MiniCheck: An alternative NLI model family (Tang et al., EMNLP 2024). Supported as a backend via scorer_backend="minicheck". See NLI Backends.
NLI (Natural Language Inference): The task of determining whether a hypothesis is entailed, contradicted, or neutral given a premise. Director-AI uses NLI to detect factual inconsistency. See NLI Backends.
ONNX: Open Neural Network Exchange format. Director-AI exports DeBERTa to ONNX for faster inference via OnnxBackend. See ONNX Export.
Premise: In NLI, the known-true statement (from your KB). The LLM response is the hypothesis tested against it.
Hypothesis: In NLI, the statement being evaluated (the LLM's response). Tested against the premise (your KB facts).
RAG (Retrieval-Augmented Generation): A pattern where an LLM's response is grounded in retrieved documents. Director-AI scores the output of RAG pipelines, not the retrieval itself.
Reranker: A cross-encoder model that re-scores retrieved chunks for relevance before they reach the scorer. See Vector Store API.
Scorer Backend: The engine that computes NLI scores. Options: deberta (default), onnx, minicheck, lite (heuristic), rust (PyO3 FFI). See NLI Backends.
Sliding Window: In streaming mode, the scorer evaluates the most recent N tokens rather than the full response. Keeps latency constant as responses grow. See Streaming Halt.
Soft Limit: The soft_limit threshold. Scores between threshold and soft_limit trigger a warning but don't reject. See Threshold Tuning.

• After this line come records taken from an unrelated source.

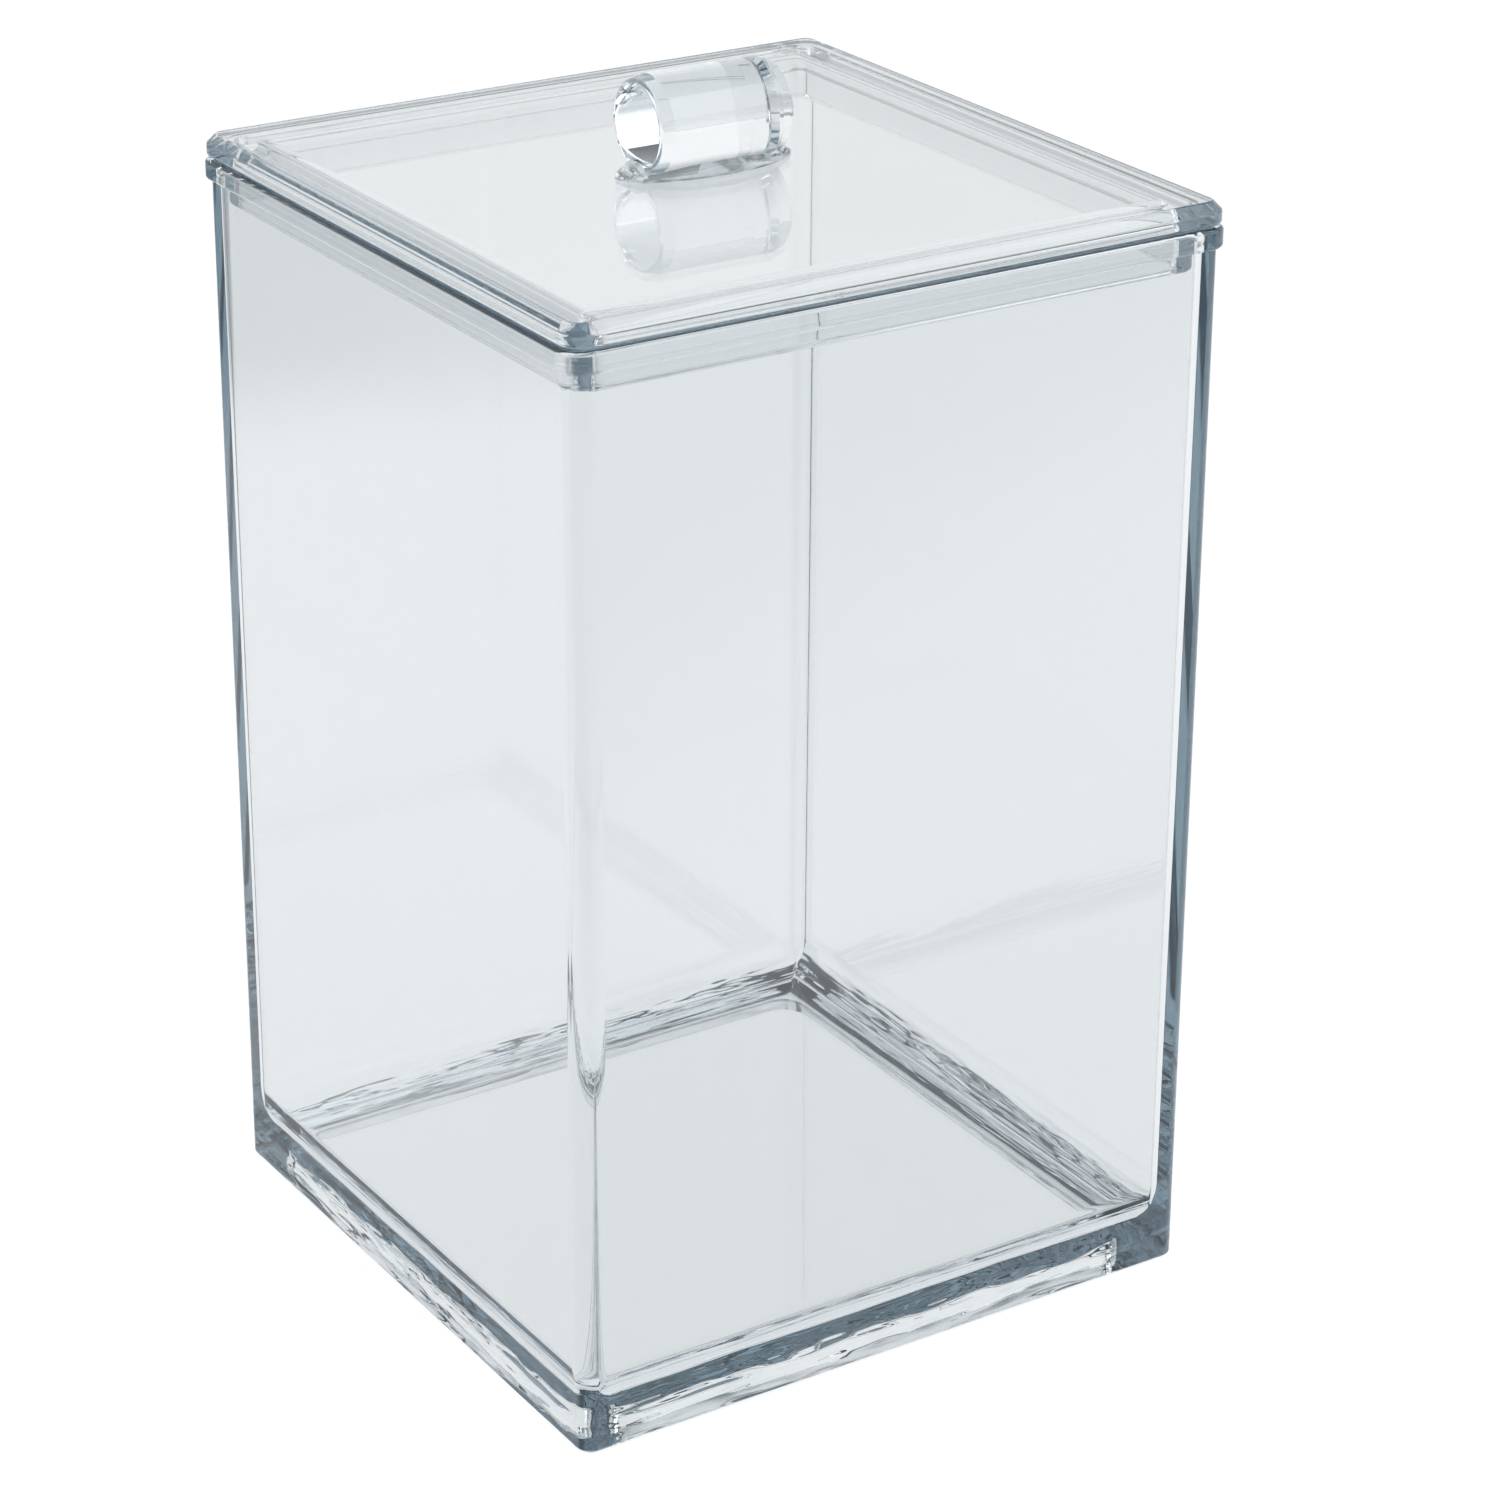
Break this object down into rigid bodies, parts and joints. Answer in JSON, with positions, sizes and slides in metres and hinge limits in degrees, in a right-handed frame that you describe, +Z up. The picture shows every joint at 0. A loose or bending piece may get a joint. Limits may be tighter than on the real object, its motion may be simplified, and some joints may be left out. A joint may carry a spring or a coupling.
{
  "type": "lidded square canister",
  "caption": "Tall square clear canister for sweets, with a rimmed mouth and a lift-off lid that has a bar handle on an oval saddle.",
  "frame": {"origin": "centre of the bin's footprint, on the surface that it stands on", "axes": "+Z up; +X along the handle bar; the part is the same seen from -Y and +Y, and from -X and +X"},
  "size_m": [0.114, 0.114, 0.1946],
  "materials": {
    "clear_bin": "clear, polished, with a faint cool tint at the edges",
    "clear_lid": "clear, polished, with a faint cool tint at the edges",
    "clear_handle": "clear, polished, solid"
  },
  "bodies": {
    "bin": {"bin": "clear_bin"},
    "lid": {"lid": "clear_lid", "handle_saddle": "clear_handle", "handle_bar": "clear_handle"}
  },
  "joints": [
    {"name": "lid_lift", "type": "slide", "parent": "bin", "child": "lid", "axis": [0, 0, 1], "range_m": [0, 0.08]}
  ]
}
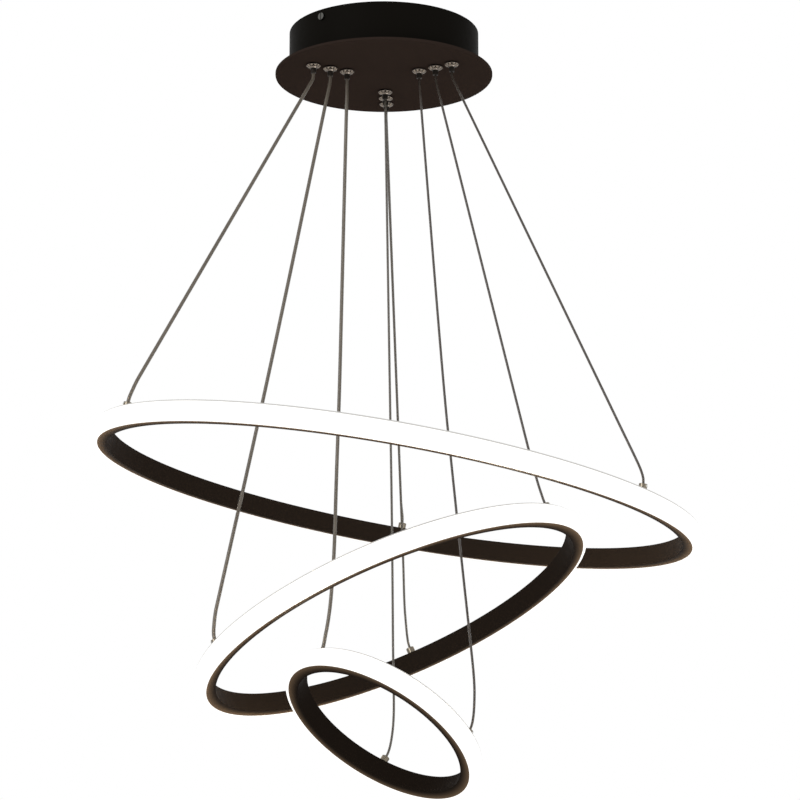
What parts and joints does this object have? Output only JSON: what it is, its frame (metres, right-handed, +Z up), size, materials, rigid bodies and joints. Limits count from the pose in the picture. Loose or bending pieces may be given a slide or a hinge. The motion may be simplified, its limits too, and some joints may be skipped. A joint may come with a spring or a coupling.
{
  "type": "led ring chandelier",
  "caption": "Round ceiling canopy from which light rings of falling size hang one under another, each tilted its own way on thin wires held by cable grips.",
  "frame": {"origin": "middle of the ceiling strap's upper face, on the ceiling plane and the canopy's axis", "axes": "+Z up, against the ceiling; -Y towards the viewer of the picture; +X to the viewer's right"},
  "size_m": [0.5934, 0.6002, 0.7736],
  "materials": {
    "canopy_paint": "dark brown satin paint",
    "zinc_steel": "zinc-plated steel",
    "chrome": "polished chrome",
    "nose_metal": "dark plated brass",
    "ring_metal": "dark brown anodised aluminium",
    "opal": "opal white, lit from behind",
    "strip_white": "white strip with yellowish chips",
    "driver_plastic": "white moulded case",
    "board_green": "green circuit board",
    "terminal_plastic": "natural polyamide",
    "lead_sheath": "black sheath",
    "supply_cable": "clear sheath over two tinned cores",
    "steel_cable": "steel strands in a clear sheath",
    "spring_steel": "bright spring wire",
    "foam": "grey foam tape"
  },
  "bodies": {
    "canopy": {"ceiling_bracket": "zinc_steel", "canopy_drum": "canopy_paint", "canopy_plate": "canopy_paint", "plate_screws": "zinc_steel", "side_screws": "zinc_steel", "earth_screw": "zinc_steel", "large_driver": "driver_plastic", "medium_driver": "driver_plastic", "small_driver": "driver_plastic", "driver_pads": "foam", "driver_boards": "board_green", "terminal_block": "terminal_plastic", "terminal_screws": "zinc_steel", "driver_leads": "lead_sheath", "grip_barrels": "chrome", "grip_nuts": "chrome", "grip_springs": "spring_steel", "wire_tails": "supply_cable", "tail_stops": "zinc_steel"},
    "large_ring": {"large_wire_left": "supply_cable", "large_wire_right": "steel_cable", "large_wire_back": "steel_cable", "large_channel": "ring_metal", "large_diffuser": "opal", "large_strip": "strip_white", "large_splice": "zinc_steel", "large_studs": "chrome", "large_stud_nuts": "zinc_steel", "large_set_screws": "zinc_steel"},
    "medium_ring": {"medium_wire_left": "supply_cable", "medium_wire_right": "steel_cable", "medium_wire_back": "steel_cable", "medium_channel": "ring_metal", "medium_diffuser": "opal", "medium_strip": "strip_white", "medium_splice": "zinc_steel", "medium_studs": "chrome", "medium_stud_nuts": "zinc_steel", "medium_set_screws": "zinc_steel"},
    "small_ring": {"small_wire_left": "supply_cable", "small_wire_right": "steel_cable", "small_wire_back": "steel_cable", "small_channel": "ring_metal", "small_diffuser": "opal", "small_strip": "strip_white", "small_splice": "zinc_steel", "small_studs": "chrome", "small_stud_nuts": "zinc_steel", "small_set_screws": "zinc_steel"},
    "large_left_nose": {"release_nose_large_left": "nose_metal"},
    "large_right_nose": {"release_nose_large_right": "nose_metal"},
    "large_back_nose": {"release_nose_large_back": "nose_metal"},
    "medium_left_nose": {"release_nose_medium_left": "nose_metal"},
    "medium_right_nose": {"release_nose_medium_right": "nose_metal"},
    "medium_back_nose": {"release_nose_medium_back": "nose_metal"},
    "small_left_nose": {"release_nose_small_left": "nose_metal"},
    "small_right_nose": {"release_nose_small_right": "nose_metal"},
    "small_back_nose": {"release_nose_small_back": "nose_metal"}
  },
  "joints": [
    {"name": "large_ring_height", "type": "slide", "parent": "canopy", "child": "large_ring", "axis": [0, 0, 1], "range_m": [-0.05, 0.15], "deforming": ["large_wire_left", "large_wire_right", "large_wire_back"]},
    {"name": "medium_ring_height", "type": "slide", "parent": "canopy", "child": "medium_ring", "axis": [0, 0, 1], "range_m": [-0.05, 0.15], "deforming": ["medium_wire_left", "medium_wire_right", "medium_wire_back"]},
    {"name": "small_ring_height", "type": "slide", "parent": "canopy", "child": "small_ring", "axis": [0, 0, 1], "range_m": [-0.05, 0.15], "deforming": ["small_wire_left", "small_wire_right", "small_wire_back"]},
    {"name": "large_left_release", "type": "slide", "parent": "canopy", "child": "large_left_nose", "axis": [0, 0, 1], "range_m": [0, 0.002], "stiffness_N_per_m": 400, "springref_m": -0.001, "deforming": ["grip_springs"]},
    {"name": "large_right_release", "type": "slide", "parent": "canopy", "child": "large_right_nose", "axis": [0, 0, 1], "range_m": [0, 0.002], "stiffness_N_per_m": 400, "springref_m": -0.001, "deforming": ["grip_springs"]},
    {"name": "large_back_release", "type": "slide", "parent": "canopy", "child": "large_back_nose", "axis": [0, 0, 1], "range_m": [0, 0.002], "stiffness_N_per_m": 400, "springref_m": -0.001, "deforming": ["grip_springs"]},
    {"name": "medium_left_release", "type": "slide", "parent": "canopy", "child": "medium_left_nose", "axis": [0, 0, 1], "range_m": [0, 0.002], "stiffness_N_per_m": 400, "springref_m": -0.001, "deforming": ["grip_springs"]},
    {"name": "medium_right_release", "type": "slide", "parent": "canopy", "child": "medium_right_nose", "axis": [0, 0, 1], "range_m": [0, 0.002], "stiffness_N_per_m": 400, "springref_m": -0.001, "deforming": ["grip_springs"]},
    {"name": "medium_back_release", "type": "slide", "parent": "canopy", "child": "medium_back_nose", "axis": [0, 0, 1], "range_m": [0, 0.002], "stiffness_N_per_m": 400, "springref_m": -0.001, "deforming": ["grip_springs"]},
    {"name": "small_left_release", "type": "slide", "parent": "canopy", "child": "small_left_nose", "axis": [0, 0, 1], "range_m": [0, 0.002], "stiffness_N_per_m": 400, "springref_m": -0.001, "deforming": ["grip_springs"]},
    {"name": "small_right_release", "type": "slide", "parent": "canopy", "child": "small_right_nose", "axis": [0, 0, 1], "range_m": [0, 0.002], "stiffness_N_per_m": 400, "springref_m": -0.001, "deforming": ["grip_springs"]},
    {"name": "small_back_release", "type": "slide", "parent": "canopy", "child": "small_back_nose", "axis": [0, 0, 1], "range_m": [0, 0.002], "stiffness_N_per_m": 400, "springref_m": -0.001, "deforming": ["grip_springs"]}
  ]
}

Streaming Halt: Director-AI's signature feature: stopping LLM token generation mid-stream when coherence drops below threshold. See Streaming Halt.
Streaming Kernel: The StreamingKernel class that wraps a token stream and injects coherence checks every N tokens. See API — StreamingKernel.
Threshold: The coherence score cutoff (0–1). Responses below this are rejected. Domain-dependent: 0.55 for support, 0.6 default, 0.7+ for medical/legal. See Threshold Tuning.
Token-Level Scoring: Evaluating coherence incrementally as each token (or batch of tokens) arrives, rather than waiting for the complete response.
Trend Detection: In streaming mode, detecting a downward trend in coherence scores across consecutive windows — an early warning before the score crosses the threshold.
Vector Backend: The storage engine for VectorGroundTruthStore. Options: memory (in-process), chroma, faiss, qdrant, pinecone, weaviate, elasticsearch. See Vector Store API.